A retired ranger, Alan Brookfield, broke his silence after the discovery. In 1994, he’d heard chanting near Dry Hollow and found six faceless figures in a circle, humming in a way that vibrated the trees. When he called out, they turned, and he woke hours later in his truck with no memory of returning. The circle matched the one where the bodies were found. His story, leaked online, was dismissed by authorities, and Brookfield vanished to Canada soon after.
The case wasn’t isolated. Between August and October 1996, five others disappeared in the forest. Joshua Meeks, a geologist, vanished near Dry Hollow, his boots found neatly placed. Michelle Hawthorne, a backpacker, mentioned a “stone circle” before disappearing. Twins Luis and Daniel Park’s canoe was found empty, their last photo showing startled expressions. Jessica Albright, an artist, was found disoriented, covered in blood not her own, muttering about “mouthless screamers.” Her drawings of circles and faceless figures echoed the journals. All seven cases formed an oval around Dry Hollow.

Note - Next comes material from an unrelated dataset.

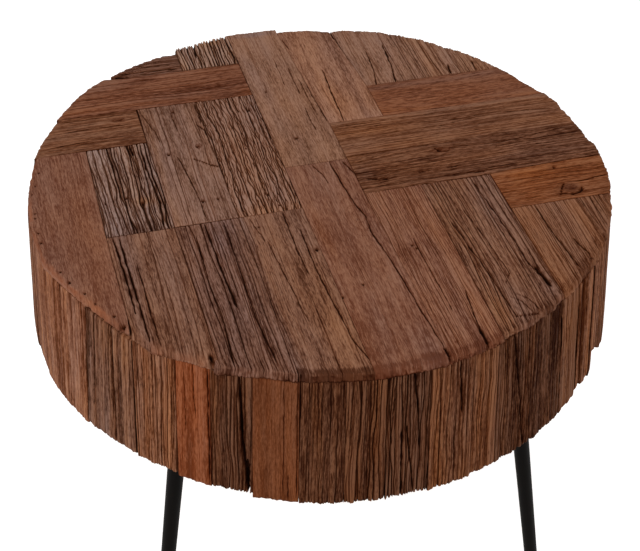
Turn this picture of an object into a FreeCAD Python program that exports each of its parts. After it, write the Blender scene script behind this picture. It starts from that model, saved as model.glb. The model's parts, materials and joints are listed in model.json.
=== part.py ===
import FreeCAD
import Part
import math
import os

Vector = FreeCAD.Vector

# Round coffee table: a patchwork of old boards over a drum of upright staves,
# on four splayed tapered steel legs.
# Lengths are millimetres. The origin is on the floor under the middle of the top.
# +X and +Y run along the two directions of the patchwork's joints.

# Whole table
table_height = 420.0
top_radius = 302.0
drum_height = 152.0
overrun = 20.0

# Patchwork top
tile_thickness = 7.0
tile_gap = 0.5
rim_bevel = 4.0
short_board_inset = 6.0

# Ring of staves, which leans out towards the bottom
stave_stand_out = 0.5
stave_lean_out = 6.0
stave_thickness = 20.0
stave_gap = 0.8
seat_gap = 0.3
first_stave_angle = 207.0
staves_per_node = 3

# Boards and ribs inside the drum
board_thickness = 15.0
bottom_board_recess = 8.0
rib_thickness = 18.0
rib_end_gap = 6.0
rib_slot_fit = 0.3

# Legs, measured square to the leg's axis
leg_count = 4
first_leg_angle = 40.8
leg_splay = 10.7
leg_inset = 63.4
leg_top_radius = 9.3
leg_foot_radius = 7.0
leg_wall = 1.6

# Mounting plates
plate_side = 62.0
plate_thickness = 4.0
plate_corner_radius = 8.0
plate_setback = 9.0
plate_screw_margin = 9.0

# Glides under the legs
glide_height = 4.0
glide_rim = 0.8
glide_edge_radius = 1.0
glide_plug_length = 12.0
glide_plug_fit = 0.3

# Wood screws
screw_length = 12.0
screw_shank_radius = 2.0
screw_head_radius = 4.2
screw_head_height = 2.4
screw_head_edge = 0.8
screw_hole_fit = 0.2
screw_drive_width = 1.1
screw_drive_length = 4.6
screw_drive_depth = 1.2
rib_screw_length = 30.0
rib_screws_per_side = 2

# Joint lines of the patchwork as shares of the top radius: columns A to K from left to right,
# rows a to l from front to back. The first and last line of each lie outside the rim.
column_names = "ABCDEFGHIJK"
column_shares = (-1.05, -0.762, -0.536, -0.32, -0.102, 0.122, 0.325, 0.53, 0.576, 0.812, 1.05)
row_names = "abcdefghijkl"
row_shares = (-1.05, -0.325, -0.152, -0.122, 0.086, 0.099, 0.315, 0.355, 0.523, 0.571, 0.792, 1.05)

# Each board of the patchwork lies between a left and a right column line,
# and between a front and a back row line.
tile_lines = {
    "tile_left_red": "ABah",
    "tile_left_cross_brown": "AChj",
    "tile_left_cross_red": "AEjk",
    "tile_left_cross_sliver": "ADkl",
    "tile_back_gnarled": "DEkl",
    "tile_ridged_grey": "BCch",
    "tile_taupe": "CDcj",
    "tile_grooved_tan": "DEcj",
    "tile_back_wide": "EFel",
    "tile_back_pink": "FGgl",
    "tile_back_cracked": "GHil",
    "tile_back_right_grooved": "HKil",
    "tile_right_cross_red": "GKgi",
    "tile_right_cross_tan": "FKfg",
    "tile_right_cross_dark": "FKdf",
    "tile_right_orange": "IKbd",
    "tile_front_right_brown": "IJab",
    "tile_front_right_sliver": "JKab",
    "tile_front_right_long": "GIad",
    "tile_front_pink": "FGad",
    "tile_front_centre": "EFae",
    "tile_front_light": "DEac",
    "tile_front_purple": "CDac",
    "tile_front_left_brown": "BCac",
}
short_tile = "tile_back_pink"

# Widths of the staves as shares of the ring, anticlockwise from the first stave's edge
stave_width_shares = (
    13.0, 8.9, 6.6, 7.6, 8.2, 7.9, 7.4, 7.9, 8.5, 5.4, 8.6, 9.2, 6.0, 6.4, 10.4,
    7.5, 9.0, 6.5, 8.5, 10.0, 7.0, 8.0, 6.0, 9.5, 8.0, 7.0, 10.5, 6.5, 8.5, 7.5,
    9.0, 5.5, 8.5, 7.0, 9.5, 8.0, 6.5, 10.0, 7.5, 8.5, 6.0, 8.0, 7.5, 8.5, 8.0,
)

# Radii and heights that several pieces share
stave_top_radius = top_radius + stave_stand_out
stave_bottom_radius = stave_top_radius + stave_lean_out
leg_top_reach = stave_bottom_radius - leg_inset
plate_reach = leg_top_reach - plate_setback
tile_low = table_height - tile_thickness
drum_low = table_height - drum_height
top_board_low = tile_low - board_thickness
bottom_board_low = drum_low + bottom_board_recess
bottom_board_high = bottom_board_low + board_thickness
plate_low = bottom_board_low - plate_thickness
rib_height = top_board_low - bottom_board_high


def outer_radius(height):
    lean = (stave_bottom_radius - stave_top_radius) / (tile_low - drum_low)
    return stave_bottom_radius - lean * (height - drum_low)


def inner_radius(height):
    return outer_radius(height) - stave_thickness


rib_reach = min(inner_radius(top_board_low), inner_radius(bottom_board_high)) - rib_end_gap


def turned(points):
    profile = Part.makePolygon([Vector(x, 0, z) for x, z in points + points[:1]])
    return Part.Face(profile)


# Patchwork top

def top_disc(radius):
    profile = turned([
        (0, tile_low),
        (radius, tile_low),
        (radius, table_height - rim_bevel),
        (radius - rim_bevel, table_height),
        (0, table_height),
    ])
    return profile.revolve(Vector(0, 0, 0), Vector(0, 0, 1), 360)


def column(name):
    return column_shares[column_names.index(name)] * top_radius


def row(name):
    return row_shares[row_names.index(name)] * top_radius


def tile(name):
    left, right, front, back = tile_lines[name]
    low_x = column(left) + tile_gap / 2
    low_y = row(front) + tile_gap / 2
    width = column(right) - column(left) - tile_gap
    depth = row(back) - row(front) - tile_gap
    block = Part.makeBox(width, depth, tile_thickness, Vector(low_x, low_y, tile_low))
    inset = short_board_inset if name == short_tile else 0
    return block.common(top_disc(top_radius - inset))


# Staves

def stave(start, width):
    side_gap = math.degrees(stave_gap / stave_bottom_radius)
    profile = turned([
        (inner_radius(drum_low), drum_low),
        (outer_radius(drum_low), drum_low),
        (outer_radius(tile_low), tile_low),
        (inner_radius(tile_low), tile_low),
    ])
    board = profile.revolve(Vector(0, 0, 0), Vector(0, 0, 1), width - side_gap)
    board.rotate(Vector(0, 0, 0), Vector(0, 0, 1), start + side_gap / 2)
    return board


def staves():
    degrees_per_share = 360 / sum(stave_width_shares)
    start = first_stave_angle
    ring = []
    for share in stave_width_shares:
        width = share * degrees_per_share
        ring.append(stave(start, width))
        start += width
    return ring


# Wood screws, with the head's flat underside at the given place and the shank along the direction

def wood_screw(place, direction, length):
    up = direction.z
    shank = Part.makeCylinder(screw_shank_radius, length, place, direction)
    head = Part.makeCylinder(screw_head_radius, screw_head_height, place, direction * -1)
    crown = [edge for edge in head.Edges if edge.BoundBox.ZLength < screw_head_edge
             and (edge.BoundBox.Center.z - place.z) * up < 0]
    head = head.makeFillet(screw_head_edge, crown)
    face = place - direction * screw_head_height
    for along, across in ((screw_drive_length, screw_drive_width), (screw_drive_width, screw_drive_length)):
        groove = Part.makeBox(along, across, 2 * screw_drive_depth,
                              face - Vector(along / 2, across / 2, screw_drive_depth))
        head = head.cut(groove)
    return head.fuse(shank).removeSplitter()


def screw_hole(place, direction, length):
    start = place - direction * screw_hole_fit
    depth = length + 2 * screw_hole_fit
    return Part.makeCylinder(screw_shank_radius + screw_hole_fit, depth, start, direction)


# Boards and ribs inside the drum

def rib_screw_places(height):
    places = []
    spacing = rib_reach / (rib_screws_per_side + 1)
    for step in range(1, rib_screws_per_side + 1):
        reach = step * spacing
        places += [Vector(reach, 0, height), Vector(-reach, 0, height)]
        places += [Vector(0, reach, height), Vector(0, -reach, height)]
    return places


up = Vector(0, 0, 1)
down = Vector(0, 0, -1)
top_screw_places = rib_screw_places(tile_low - screw_head_height)
bottom_screw_places = rib_screw_places(bottom_board_low)


def drum_board(low):
    high = low + board_thickness
    return Part.makeCone(inner_radius(low) - seat_gap, inner_radius(high) - seat_gap, board_thickness,
                         Vector(0, 0, low))


def top_board():
    board = drum_board(top_board_low)
    for place in top_screw_places:
        head_hole = Part.makeCylinder(screw_head_radius + screw_hole_fit, screw_head_height + overrun, place)
        board = board.cut(screw_hole(place, down, rib_screw_length)).cut(head_hole)
    return board


def bottom_board():
    board = drum_board(bottom_board_low)
    for place in bottom_screw_places:
        board = board.cut(screw_hole(place, up, rib_screw_length))
    for place in plate_screw_places():
        board = board.cut(screw_hole(place, up, screw_length))
    return board


def rib(slot_low):
    board = Part.makeBox(2 * rib_reach, rib_thickness, rib_height,
                         Vector(-rib_reach, -rib_thickness / 2, bottom_board_high))
    slot_width = rib_thickness + 2 * rib_slot_fit
    slot_height = rib_height / 2 + rib_slot_fit
    corner = Vector(-slot_width / 2, -slot_width / 2, slot_low)
    slot = Part.makeBox(slot_width, slot_width, slot_height, corner)
    return board.cut(slot)


def drill_for_screws(board):
    for place in top_screw_places:
        board = board.cut(screw_hole(place, down, rib_screw_length))
    for place in bottom_screw_places:
        board = board.cut(screw_hole(place, up, rib_screw_length))
    return board


def rib_across():
    return drill_for_screws(rib(bottom_board_high + rib_height / 2 - rib_slot_fit))


def rib_lengthwise():
    board = rib(bottom_board_high)
    board.rotate(Vector(0, 0, 0), up, 90)
    return drill_for_screws(board)


# Legs, made at angle zero and turned into place

leg_angles = [first_leg_angle + 360 / leg_count * number for number in range(leg_count)]
leg_axis = Vector(math.sin(math.radians(leg_splay)), 0, -math.cos(math.radians(leg_splay)))
leg_head = Vector(leg_top_reach, 0, plate_low)
leg_length = (plate_low - glide_height) / math.cos(math.radians(leg_splay))
leg_foot = leg_head + leg_axis * leg_length


def turned_to(shape, angle):
    shape.rotate(Vector(0, 0, 0), up, angle)
    return shape


def leg_cone(wall):
    taper = (leg_top_radius - leg_foot_radius) / leg_length
    return Part.makeCone(leg_top_radius - wall + taper * overrun, leg_foot_radius - wall - taper * overrun,
                         leg_length + 2 * overrun, leg_head - leg_axis * overrun, leg_axis)


def leg(angle):
    reach = leg_foot.x + overrun
    slab = Part.makeBox(reach, 2 * reach, plate_low - glide_height, Vector(0, -reach, glide_height))
    tube = leg_cone(0).cut(leg_cone(leg_wall)).common(slab)
    return turned_to(tube, angle)


def glide(angle):
    flange = Part.makeCylinder(leg_foot_radius + glide_rim, glide_height, Vector(leg_foot.x, 0, 0))
    floor_edges = [edge for edge in flange.Edges if edge.BoundBox.ZMax < glide_height / 2]
    flange = flange.makeFillet(glide_edge_radius, floor_edges)
    start = leg_foot + leg_axis * (glide_height / 2)
    plug = Part.makeCylinder(leg_foot_radius - leg_wall - glide_plug_fit,
                             glide_plug_length + glide_height / 2, start, leg_axis * -1)
    return turned_to(flange.fuse(plug).removeSplitter(), angle)


def plate_screws_at_zero():
    half = plate_side / 2 - plate_screw_margin
    return [Vector(plate_reach + x, y, plate_low) for x in (-half, half) for y in (-half, half)]


def plate_screw_places():
    places = []
    for angle in leg_angles:
        turn = FreeCAD.Rotation(up, angle)
        places += [turn.multVec(place) + up * plate_thickness for place in plate_screws_at_zero()]
    return places


def leg_plate(angle):
    corner = Vector(plate_reach - plate_side / 2, -plate_side / 2, plate_low)
    plate = Part.makeBox(plate_side, plate_side, plate_thickness, corner)
    upright_edges = [edge for edge in plate.Edges if edge.BoundBox.ZLength > plate_thickness / 2]
    plate = plate.makeFillet(plate_corner_radius, upright_edges)
    for place in plate_screws_at_zero():
        plate = plate.cut(screw_hole(place, up, plate_thickness))
    return turned_to(plate, angle)


def leg_plate_screws():
    screws = []
    for place in plate_screw_places():
        screws.append(wood_screw(place - up * plate_thickness, up, screw_length + plate_thickness))
    return Part.makeCompound(screws)


def rib_screws(places, direction):
    return Part.makeCompound([wood_screw(place, direction, rib_screw_length) for place in places])


# Every node by name

nodes = {}
for name in tile_lines:
    nodes[name] = tile(name)

ring = staves()
for first in range(0, len(ring), staves_per_node):
    number = first // staves_per_node + 1
    nodes["stave_group_%02d" % number] = Part.makeCompound(ring[first:first + staves_per_node])

nodes["top_board"] = top_board()
nodes["bottom_board"] = bottom_board()
nodes["rib_across"] = rib_across()
nodes["rib_lengthwise"] = rib_lengthwise()
nodes["top_board_screws"] = rib_screws(top_screw_places, down)
nodes["bottom_board_screws"] = rib_screws(bottom_screw_places, up)
nodes["leg_plate_screws"] = leg_plate_screws()

for number, angle in enumerate(leg_angles, 1):
    nodes["leg_%d" % number] = leg(angle)
    nodes["leg_plate_%d" % number] = leg_plate(angle)
    nodes["leg_glide_%d" % number] = glide(angle)

os.makedirs("parts", exist_ok=True)
for name, shape in nodes.items():
    shape.exportStep("parts/%s.step" % name)
    print(name, len(shape.Solids), shape.isValid(), round(shape.Volume))
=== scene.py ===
import json
import math

import bpy
import numpy as np
from mathutils import Matrix, Vector


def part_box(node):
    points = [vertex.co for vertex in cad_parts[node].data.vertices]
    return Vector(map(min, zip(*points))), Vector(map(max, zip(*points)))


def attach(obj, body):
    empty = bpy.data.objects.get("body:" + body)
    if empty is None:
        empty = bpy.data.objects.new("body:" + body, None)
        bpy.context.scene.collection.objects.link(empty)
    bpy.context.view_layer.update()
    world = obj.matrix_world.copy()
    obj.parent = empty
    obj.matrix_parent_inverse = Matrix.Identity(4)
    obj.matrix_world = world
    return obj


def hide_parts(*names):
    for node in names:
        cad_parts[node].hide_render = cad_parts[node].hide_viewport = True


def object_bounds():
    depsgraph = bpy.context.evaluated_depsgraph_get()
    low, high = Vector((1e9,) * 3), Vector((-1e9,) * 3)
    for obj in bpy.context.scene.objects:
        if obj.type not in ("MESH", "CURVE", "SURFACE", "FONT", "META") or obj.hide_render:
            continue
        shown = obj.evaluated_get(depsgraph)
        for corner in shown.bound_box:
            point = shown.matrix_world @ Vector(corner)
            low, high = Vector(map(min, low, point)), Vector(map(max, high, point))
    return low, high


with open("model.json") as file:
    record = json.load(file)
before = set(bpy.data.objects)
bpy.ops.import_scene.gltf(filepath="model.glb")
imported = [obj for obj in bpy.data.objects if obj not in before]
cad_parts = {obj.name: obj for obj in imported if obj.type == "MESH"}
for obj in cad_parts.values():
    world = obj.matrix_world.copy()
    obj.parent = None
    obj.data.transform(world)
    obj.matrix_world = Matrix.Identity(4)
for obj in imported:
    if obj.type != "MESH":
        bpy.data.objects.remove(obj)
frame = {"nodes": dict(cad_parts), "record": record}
cad_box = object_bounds()
slots = {row["node"]: row["material_slot"] for row in frame["record"]["subparts"]}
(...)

In 2002, hiker Caleb Reigns recorded a low hum and breathing sounds near Dry Hollow, with frequencies experts called “impossible.” His blog post vanished, and he went silent. By 2004, fringe researchers dubbed Dry Hollow a “whisper zone,” citing geomagnetic anomalies or ancient entities. A 2006 leaked autopsy report noted tiny holes behind Mark and Emily’s eye sockets, too precise for known tools. A 2013 expedition to Dry Hollow ended with one researcher struck mute, his notes repeating: “It’s not in the trees, it’s beneath them.”
Ojibwe elders spoke of sacred spaces misused, warning against lingering in Dry Hollow. One elder said: “We buried warnings there 100 years ago… you don’t take from that place.” The FBI took over the case, seizing photos and silencing inquiries. Dry Hollow was fenced off, its center still barren, refusing to grow. Emily’s plea in her journal—“If we vanish, tell the truth about us”—haunts the case. Were they victims of a cult, a government experiment, or something older? The forest holds its secrets, whispering to those who dare listen.